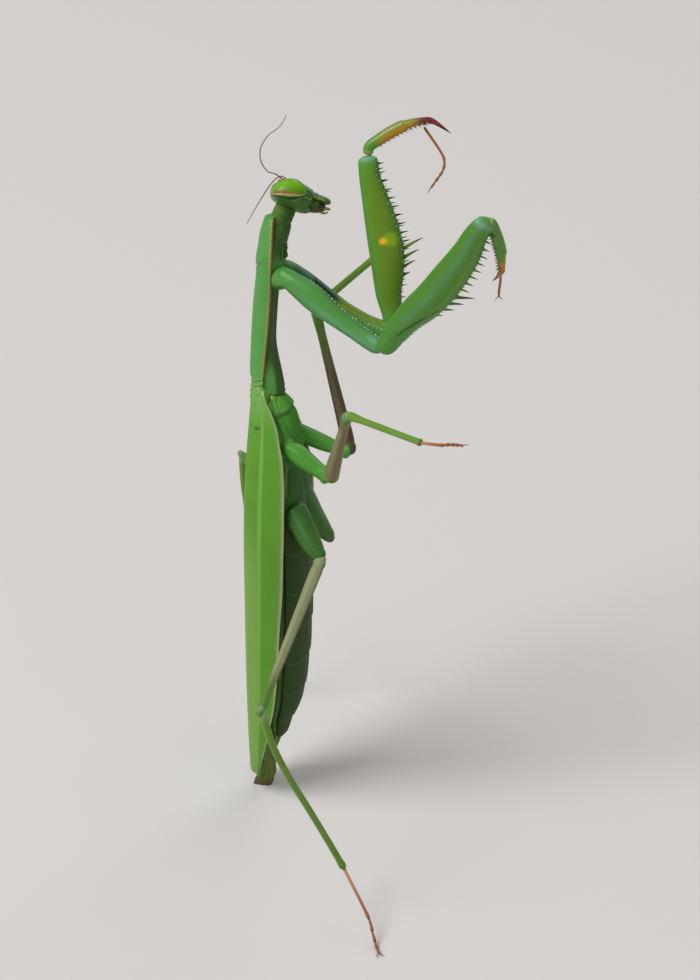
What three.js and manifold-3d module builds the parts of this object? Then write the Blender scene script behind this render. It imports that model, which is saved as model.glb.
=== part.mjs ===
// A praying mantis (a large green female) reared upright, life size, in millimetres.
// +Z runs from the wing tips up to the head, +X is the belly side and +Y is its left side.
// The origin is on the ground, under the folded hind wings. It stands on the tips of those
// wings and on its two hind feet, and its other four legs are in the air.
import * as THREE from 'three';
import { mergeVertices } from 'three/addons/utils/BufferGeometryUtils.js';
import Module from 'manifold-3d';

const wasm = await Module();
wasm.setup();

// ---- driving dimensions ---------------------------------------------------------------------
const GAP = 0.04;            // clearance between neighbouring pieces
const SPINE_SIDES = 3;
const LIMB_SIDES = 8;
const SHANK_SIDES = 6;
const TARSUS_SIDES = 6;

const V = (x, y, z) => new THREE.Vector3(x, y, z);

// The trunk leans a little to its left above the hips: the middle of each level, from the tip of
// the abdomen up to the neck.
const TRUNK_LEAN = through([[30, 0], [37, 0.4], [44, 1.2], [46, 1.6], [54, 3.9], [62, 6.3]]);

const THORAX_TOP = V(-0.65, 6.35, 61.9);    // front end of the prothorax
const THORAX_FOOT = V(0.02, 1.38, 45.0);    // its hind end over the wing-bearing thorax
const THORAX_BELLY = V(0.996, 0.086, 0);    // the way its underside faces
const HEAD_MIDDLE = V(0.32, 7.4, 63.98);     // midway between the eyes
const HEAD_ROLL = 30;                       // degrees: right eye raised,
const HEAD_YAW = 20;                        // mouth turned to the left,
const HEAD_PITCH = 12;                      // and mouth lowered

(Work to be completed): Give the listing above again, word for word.

(Response below):
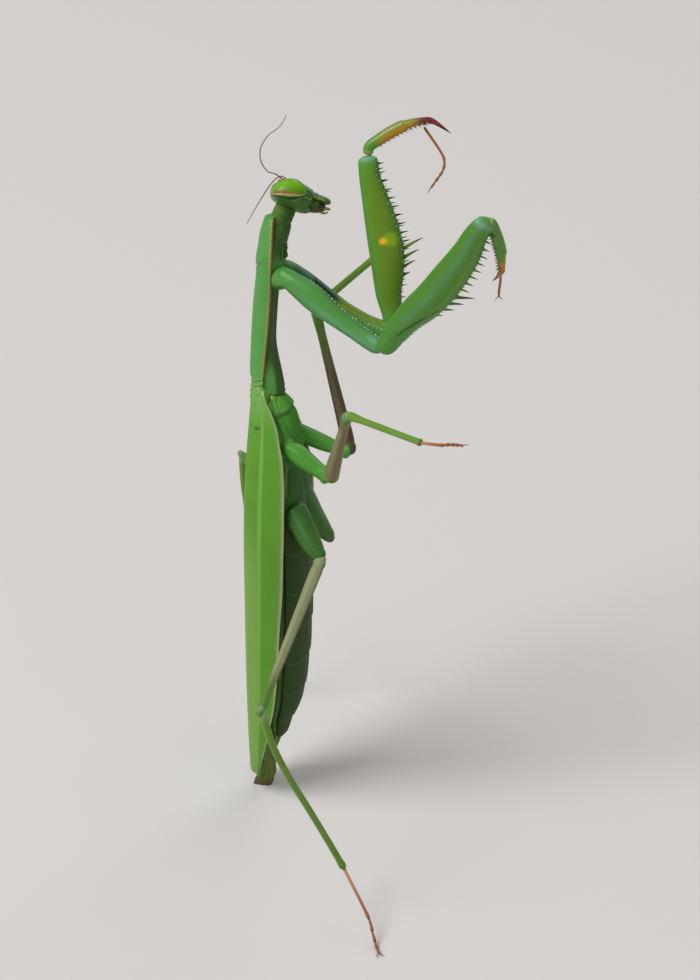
What three.js and manifold-3d module builds the parts of this object? Then write the Blender scene script behind this render. It imports that model, which is saved as model.glb.
=== part.mjs ===
// A praying mantis (a large green female) reared upright, life size, in millimetres.
// +Z runs from the wing tips up to the head, +X is the belly side and +Y is its left side.
// The origin is on the ground, under the folded hind wings. It stands on the tips of those
// wings and on its two hind feet, and its other four legs are in the air.
import * as THREE from 'three';
import { mergeVertices } from 'three/addons/utils/BufferGeometryUtils.js';
import Module from 'manifold-3d';

const wasm = await Module();
wasm.setup();

// ---- driving dimensions ---------------------------------------------------------------------
const GAP = 0.04;            // clearance between neighbouring pieces
const SPINE_SIDES = 3;
const LIMB_SIDES = 8;
const SHANK_SIDES = 6;
const TARSUS_SIDES = 6;

const V = (x, y, z) => new THREE.Vector3(x, y, z);

// The trunk leans a little to its left above the hips: the middle of each level, from the tip of
// the abdomen up to the neck.
const TRUNK_LEAN = through([[30, 0], [37, 0.4], [44, 1.2], [46, 1.6], [54, 3.9], [62, 6.3]]);

const THORAX_TOP = V(-0.65, 6.35, 61.9);    // front end of the prothorax
const THORAX_FOOT = V(0.02, 1.38, 45.0);    // its hind end over the wing-bearing thorax
const THORAX_BELLY = V(0.996, 0.086, 0);    // the way its underside faces
const HEAD_MIDDLE = V(0.32, 7.4, 63.98);     // midway between the eyes
const HEAD_ROLL = 30;                       // degrees: right eye raised,
const HEAD_YAW = 20;                        // mouth turned to the left,
const HEAD_PITCH = 12;                      // and mouth lowered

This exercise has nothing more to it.